In July, the CFTC and the US Department of Justice closed parallel investigations into whether Polymarket continued to allow US traders despite the settlement. The company is planning to return to the US in the near future after acquiring a CFTC-regulated exchange, QCX. 

Read More: Polymarket Plans US Return Within Weeks With Sports Focus

The authors of the new study suggest that the company’s customers may have independently engaged in wash trading in order to improve their chances of gaining access to a proprietary digital token that the company has said it may release. 

Crypto companies often distribute their new tokens through “airdrops” that reward the most frequent users. Polymarket’s founder, Shayne Coplan, has hinted at the possibility of launching a Polymarket token as recently as Oct. 8 in a social media post.  

Sirolly, the doctoral student, said in an email that “peaks in organic trading and authentic volume are linked to news about the referenced events, but peaks in wash trading are more likely to be linked to rumors about token issue.”
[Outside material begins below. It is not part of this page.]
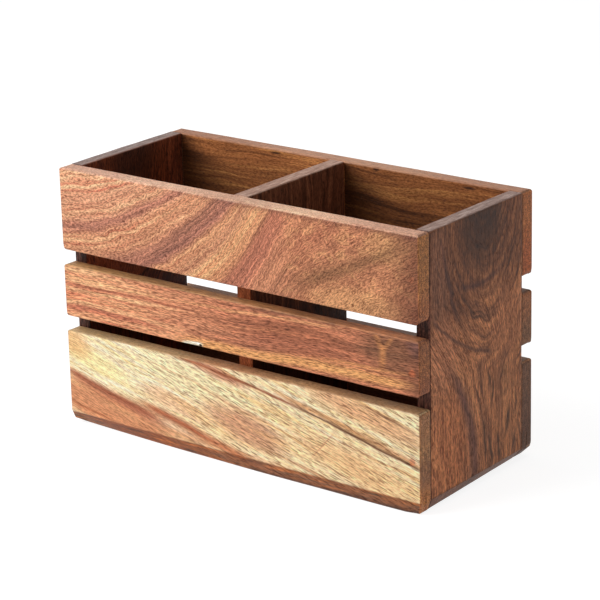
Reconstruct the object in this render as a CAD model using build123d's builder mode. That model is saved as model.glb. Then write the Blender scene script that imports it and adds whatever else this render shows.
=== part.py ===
from build123d import *
import os

# Open-topped wooden caddy with two compartments, built like a small crate: three
# slats along the front and three along the back are glued and pinned to two end
# panels and a central divider, around a floor board.
# X runs along the caddy, Y from front to back, Z up. The origin is the middle of
# the footprint, on the surface that the caddy stands on. Lengths are millimetres.

os.makedirs("parts", exist_ok=True)

# Driving dimensions
caddy_length = 250.0  # over the outer faces of the end panels
caddy_depth = 108.0  # over the outer faces of the slats

bottom_slat_height = 58.0
middle_slat_height = 31.5
top_slat_height = 49.0
slat_gap = 8.5  # open strip between two slats
slat_thickness = 10.0

end_panel_thickness = 9.0
divider_thickness = 9.5
divider_offset = 0.0  # of the divider's middle plane from the caddy's
floor_thickness = 8.0
floor_raise = 6.0  # from the table to the underside of the floor
floor_end_clearance = 0.2  # between the floor and each end panel

# Sanded edges
slat_edge_round = 0.9
rim_round = 1.6  # outer top edge of the top slats
slat_end_round = 0.5
panel_edge_round = 0.5
panel_rim_round = 1.2
floor_edge_round = 0.6
base_bevel_height = 6.0  # bevel round the foot of the outer walls
base_bevel_depth = 4.0

# Steel pins, sunk below the face, and the filler that closes the hole over them
pin_length = 25.0
pin_shank_radius = 0.8
pin_head_radius = 1.5
pin_head_thickness = 0.8
pin_point_length = 2.4
pin_point_flat = 0.15  # radius of the blunt tip
pin_sink = 2.0  # from the face of the wood to the top of the head
pin_clearance = 0.05  # round the shank, the head and the filler
pin_tip_clearance = 0.5

# Height of each pin above the lower edge of its slat
bottom_pin_height = 30.0
middle_pin_height = 13.2
top_pin_height = 24.5
floor_pin_inset = 29.0  # from the floor's long edge to the pins under the divider

# Worked out from the driving dimensions
inside_depth = caddy_depth - 2 * slat_thickness
middle_slat_base = bottom_slat_height + slat_gap
top_slat_base = middle_slat_base + middle_slat_height + slat_gap
caddy_height = top_slat_base + top_slat_height
floor_top = floor_raise + floor_thickness
panel_offset = (caddy_length - end_panel_thickness) / 2
inside_length = caddy_length - 2 * end_panel_thickness
left_bay_middle = (divider_offset - divider_thickness / 2 - inside_length / 2) / 2
right_bay_middle = (divider_offset + divider_thickness / 2 + inside_length / 2) / 2

# A slat is pinned to both end panels and the divider, and the bottom ones to the floor
frame_pin_places = [-panel_offset, divider_offset, panel_offset]
floor_pin_places = [left_bay_middle, right_bay_middle]
floor_pin_level = floor_raise + floor_thickness / 2
bottom_pin_level = bottom_pin_height
middle_pin_level = middle_slat_base + middle_pin_height
top_pin_level = top_slat_base + top_pin_height
frame_pin_levels = [bottom_pin_level, middle_pin_level, top_pin_level]

pin_hole_radius = pin_shank_radius + pin_clearance
head_hole_radius = pin_head_radius + pin_clearance
head_hole_depth = pin_sink + pin_head_thickness
pin_reach = pin_sink + pin_length + pin_tip_clearance - slat_thickness
floor_pin_reach = pin_length + pin_tip_clearance - floor_thickness

# Each row of slats: lower edge, height, pin level and the round of its outer top edge
slat_rows = {
    "bottom": (0, bottom_slat_height, bottom_pin_level, slat_edge_round),
    "middle": (middle_slat_base, middle_slat_height, middle_pin_level, slat_edge_round),
    "top": (top_slat_base, top_slat_height, top_pin_level, rim_round),
}


def finish(piece, label):
    """Name a finished piece and write it to its own file."""
    piece.part.label = label
    export_step(piece.part, f"parts/{label}.step")


def facing(side, x, level, face):
    """Plane on a front (-1) or back (+1) face, its normal pointing outwards."""
    return Plane(origin=(x, side * face, level), x_dir=(1, 0, 0), z_dir=(0, side, 0))


def slat(label, side, base, height, frame_pin_level, top_round):
    """A board along the front (side -1) or the back (side +1)."""
    with BuildPart() as board:
        with BuildSketch(Plane.YZ.offset(-caddy_length / 2)) as section:
            middle = side * (caddy_depth - slat_thickness) / 2
            with Locations((middle, base + height / 2)):
                Rectangle(slat_thickness, height)
            outer = section.vertices().group_by(Axis.X)[-1 if side > 0 else 0]
            inner = section.vertices().group_by(Axis.X)[0 if side > 0 else -1]
            fillet(outer.sort_by(Axis.Y)[-1], top_round)
            fillet(inner, slat_edge_round)
            if base > 0:
                fillet(outer.sort_by(Axis.Y)[0], slat_edge_round)
        extrude(amount=caddy_length)
        fillet(board.faces().sort_by(Axis.X)[0].edges(), slat_end_round)
        fillet(board.faces().sort_by(Axis.X)[-1].edges(), slat_end_round)

        with Locations(*[facing(side, x, frame_pin_level, caddy_depth / 2) for x in frame_pin_places]):
            CounterBoreHole(pin_hole_radius, head_hole_radius, head_hole_depth, slat_thickness)
        if base == 0:
            with Locations(*[facing(side, x, floor_pin_level, caddy_depth / 2) for x in floor_pin_places]):
                CounterBoreHole(pin_hole_radius, head_hole_radius, head_hole_depth, slat_thickness)
            with BuildSketch(Plane.YZ.offset(-caddy_length / 2)):
                with BuildLine():
                    face = side * caddy_depth / 2
                    Polyline(
                        (face, 0),
                        (face, base_bevel_height),
                        (face - side * base_bevel_depth, 0),
                        close=True,
                    )
                make_face()
            extrude(amount=caddy_length, mode=Mode.SUBTRACT)
            for end in (-1, 1):
                with BuildSketch(Plane.XZ.offset(-caddy_depth / 2)):
                    with BuildLine():
                        Polyline(
                            (end * caddy_length / 2, 0),
                            (end * caddy_length / 2, base_bevel_height),
                            (end * (caddy_length / 2 - base_bevel_depth), 0),
                            close=True,
                        )
                    make_face()
                extrude(amount=caddy_depth, mode=Mode.SUBTRACT)
    finish(board, label)


def end_panel(label, end):
    """A panel closing the left (end -1) or right (end +1) side, grain upright."""
    outer = end * caddy_length / 2
    with BuildPart() as panel:
        with BuildSketch(Plane.XZ.offset(-inside_depth / 2)) as section:
            with Locations((end * panel_offset, caddy_height / 2)):
                Rectangle(end_panel_thickness, caddy_height)
            top_corners = section.vertices().group_by(Axis.Y)[-1].sort_by(Axis.X)
            fillet(top_corners[-1 if end > 0 else 0], panel_rim_round)
            fillet(top_corners[0 if end > 0 else -1], panel_edge_round)
        extrude(amount=inside_depth)
        fillet(panel.edges().filter_by(Axis.Z), panel_edge_round)
        with BuildSketch(Plane.XZ.offset(-inside_depth / 2)):
            with BuildLine():
                Polyline(
                    (outer, 0),
                    (outer, base_bevel_height),
                    (outer - end * base_bevel_depth, 0),
                    close=True,
                )
            make_face()
        extrude(amount=inside_depth, mode=Mode.SUBTRACT)
        for side in (-1, 1):
            holes = [facing(side, end * panel_offset, z, inside_depth / 2) for z in frame_pin_levels]
            with Locations(*holes):
                Hole(pin_hole_radius, pin_reach)
    finish(panel, label)


def divider():
    """The upright board between the two compartments, from the floor to the rim."""
    with BuildPart() as board:
        with BuildSketch(Plane.XZ.offset(-inside_depth / 2)) as section:
            with Locations((divider_offset, (floor_top + caddy_height) / 2)):
                Rectangle(divider_thickness, caddy_height - floor_top)
            fillet(section.vertices().group_by(Axis.Y)[-1], slat_edge_round)
        extrude(amount=inside_depth)
        for side in (-1, 1):
            holes = [facing(side, divider_offset, z, inside_depth / 2) for z in frame_pin_levels]
            with Locations(*holes):
                Hole(pin_hole_radius, pin_reach)
        with Locations(*under_pin_planes(floor_top)):
            Hole(pin_hole_radius, floor_pin_reach)
    finish(board, "divider")


def under_pin_planes(level):
    """Downward-facing planes at a level, where the floor is pinned to the divider."""
    places = [inside_depth / 2 - floor_pin_inset, floor_pin_inset - inside_depth / 2]
    return [Plane(origin=(divider_offset, y, level), x_dir=(1, 0, 0), z_dir=(0, 0, -1)) for y in places]


def floor_board():
    """The floor, held between the bottom slats and raised clear of the table."""
    floor_length = inside_length - 2 * floor_end_clearance
    with BuildPart() as board:
        with BuildSketch(Plane.XY.offset(floor_raise)):
            Rectangle(floor_length, inside_depth)
        extrude(amount=floor_thickness)
        fillet(board.faces().sort_by(Axis.Z)[0].edges(), floor_edge_round)
        for side in (-1, 1):
            with Locations(*[facing(side, x, floor_pin_level, inside_depth / 2) for x in floor_pin_places]):
                Hole(pin_hole_radius, pin_reach)
        with Locations(*under_pin_planes(floor_raise)):
            CounterBoreHole(pin_hole_radius, head_hole_radius, pin_head_thickness, floor_thickness)
    finish(board, "floor_board")


def pin():
    """A round-headed steel pin, its head's top at the origin, its point along -Z."""
    with BuildPart() as nail:
        with BuildSketch(Plane.XZ):
            with BuildLine():
                Polyline(
                    (0, 0),
                    (pin_head_radius, 0),
                    (pin_head_radius, -pin_head_thickness),
                    (pin_shank_radius, -pin_head_thickness),
                    (pin_shank_radius, pin_point_length - pin_length),
                    (pin_point_flat, -pin_length),
                    (0, -pin_length),
                    close=True,
                )
            make_face()
        revolve(axis=Axis.Z)
    return nail.part


def pin_set(label, heads):
    """Separate pins, one with its head's top on each plane."""
    one_pin = pin()
    with BuildPart() as pins:
        with Locations(*heads):
            add(one_pin)
    finish(pins, label)


def filler_set(label, faces):
    """Separate round plugs of wood filler, from the slat's face down to the pin heads."""
    with BuildPart() as plugs:
        with Locations(*faces):
            Cylinder(pin_head_radius, pin_sink, align=(Align.CENTER, Align.CENTER, Align.MAX))
    finish(plugs, label)


def fixings(label, side, frame_pin_level, holds_floor):
    """The pins of one slat, and the filler over them."""
    places = [(x, frame_pin_level) for x in frame_pin_places]
    if holds_floor:
        places += [(x, floor_pin_level) for x in floor_pin_places]
    face = caddy_depth / 2
    pin_set(f"{label}_pins", [facing(side, x, level, face - pin_sink) for x, level in places])
    filler_set(f"{label}_filler", [facing(side, x, level, face) for x, level in places])


for wall_side, wall in ((-1, "front"), (1, "back")):
    for row, (base, height, pin_level, top_round) in slat_rows.items():
        slat(f"{wall}_{row}_slat", wall_side, base, height, pin_level, top_round)
        fixings(f"{wall}_{row}_slat", wall_side, pin_level, base == 0)

end_panel("left_end_panel", -1)
end_panel("right_end_panel", 1)
divider()
floor_board()
pin_set("divider_foot_pins", under_pin_planes(floor_raise))
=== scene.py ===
"""Slatted two-compartment wooden caddy, dressed and lit for a studio picture.

Every board is a rounded bar worked out with numpy inside its own sawn size, and every
finish is a formula over the board's own coordinates. Lengths are millimetres until
they go into a mesh or a lamp, where they are multiplied by MM.
"""
from math import cos, pi, radians, sin

import bmesh
import bpy
import numpy as np
from mathutils import Matrix, Vector


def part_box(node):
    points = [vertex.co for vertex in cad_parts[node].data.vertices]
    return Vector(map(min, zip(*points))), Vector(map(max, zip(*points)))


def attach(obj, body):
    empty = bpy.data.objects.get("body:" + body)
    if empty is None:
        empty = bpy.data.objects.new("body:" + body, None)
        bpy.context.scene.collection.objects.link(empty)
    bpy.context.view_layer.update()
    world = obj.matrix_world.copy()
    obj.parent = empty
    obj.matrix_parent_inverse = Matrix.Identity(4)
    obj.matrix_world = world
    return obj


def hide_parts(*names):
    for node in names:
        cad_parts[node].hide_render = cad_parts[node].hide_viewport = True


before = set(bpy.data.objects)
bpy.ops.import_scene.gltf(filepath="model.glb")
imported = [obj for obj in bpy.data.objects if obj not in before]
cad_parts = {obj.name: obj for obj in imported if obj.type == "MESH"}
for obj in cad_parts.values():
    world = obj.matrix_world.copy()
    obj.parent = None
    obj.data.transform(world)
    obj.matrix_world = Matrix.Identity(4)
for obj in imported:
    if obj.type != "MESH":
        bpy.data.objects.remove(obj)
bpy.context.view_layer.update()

MM = 0.001

SLAT_FACE = 54.0  # outer face of the slats, from the middle plane
SLAT_BACK = 44.0  # inner face of the slats, where the uprights end
PANEL_BACK = 116.0  # inner face of the end panels, from the middle plane
BAY_STEP = 120.0  # from the left compartment's left wall to the right compartment's
LIGHT_EDGE = 158.5  # height from which light falls into the compartments
PIN_PLACES = (-120.5, 0.0, 120.5)  # along a slat
PIN_LEVELS = {"bottom": 30.0, "middle": 79.7, "top": 131.0}
FLOOR_PINS = ((-60.375, 10.0), (60.375, 10.0))  # (x, z) in both bottom slats


def sawn(node):
    """Lowest and highest corner of a board, in millimetres."""
    low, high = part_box(node)
    return np.array(low) / MM, np.array(high) / MM


def linear(red, green, blue):
    """A screen colour (0 to 255) as the linear colour that a shader takes."""
    level = np.array([red, green, blue]) / 255.0
    curve = np.where(level <= 0.04045, level / 12.92, ((level + 0.055) / 1.055) ** 2.4)
    return (*(float(c) for c in curve), 1.0)


# ---------------------------------------------------------------- shapes

FACE_STEP = 2.6  # between grid lines on a flat face
EDGE_STEP = 0.35  # first grid line beside a rounded edge
ARC_STEPS = 5
SET_BACK = 0.06  # of a sanded face inside its sawn size, so that filler stands just proud
SAND_WAVE = 0.10  # depth of the hollows that hand sanding leaves
CLOSING = (0.93, 0.6, 0.35, 0.18, 0.08)  # shares by which the rings of an end face have closed
TIPS = {"bottom": (1.2, 0.0), "middle": (1.5, 2.0), "top": (1.3, 2.6)}  # upper and lower corner radii
FOOT_ENDS = {"front": ((1.4, 1.0), (6.4, 2.4)), "back": ((1.4, 1.0), (6.4, 6.4))}  # height, depth
SLAT_END_ROUND = 0.55
UPRIGHT_END_ROUND = 0.45
PLUG_RADIUS = 1.35
FILLER_DEPTH = 0.35
FILLER_SINK = 0.01  # of a plug's crown below the slat's sawn face


def unit(vectors):
    """Each vector divided by its own length."""
    return vectors / np.linalg.norm(vectors, axis=-1, keepdims=True)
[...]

Several aspects of Polymarket’s operations open the door to wash trading, according to the authors. The exchange has not charged transaction fees, allowing traders to cheaply move in and out of positions. The decentralized exchange also allows users to register their own blockchain-based accounts and transact with a crypto-based stablecoin, which makes it possible for traders to create and control multiple pseudonymous wallets.  

On Polymarket, the fictitious trading varied by market category, accounting for 45% of all sports-related trading and 17% of the activity tied to election outcomes, the researchers found.

“The potential for large-scale wash trading means that volume may be unreliable as a metric of authentic platform activity, especially in cryptocurrency-based exchanges which may not have proper safeguards,” the authors conclude.

Wash trading has been a recurring scourge of the crypto industry. Back in 2022, a study showed that wash trading may have accounted for 70% of the volume on unregulated crypto exchanges, significantly altering the public rankings of the largest exchanges.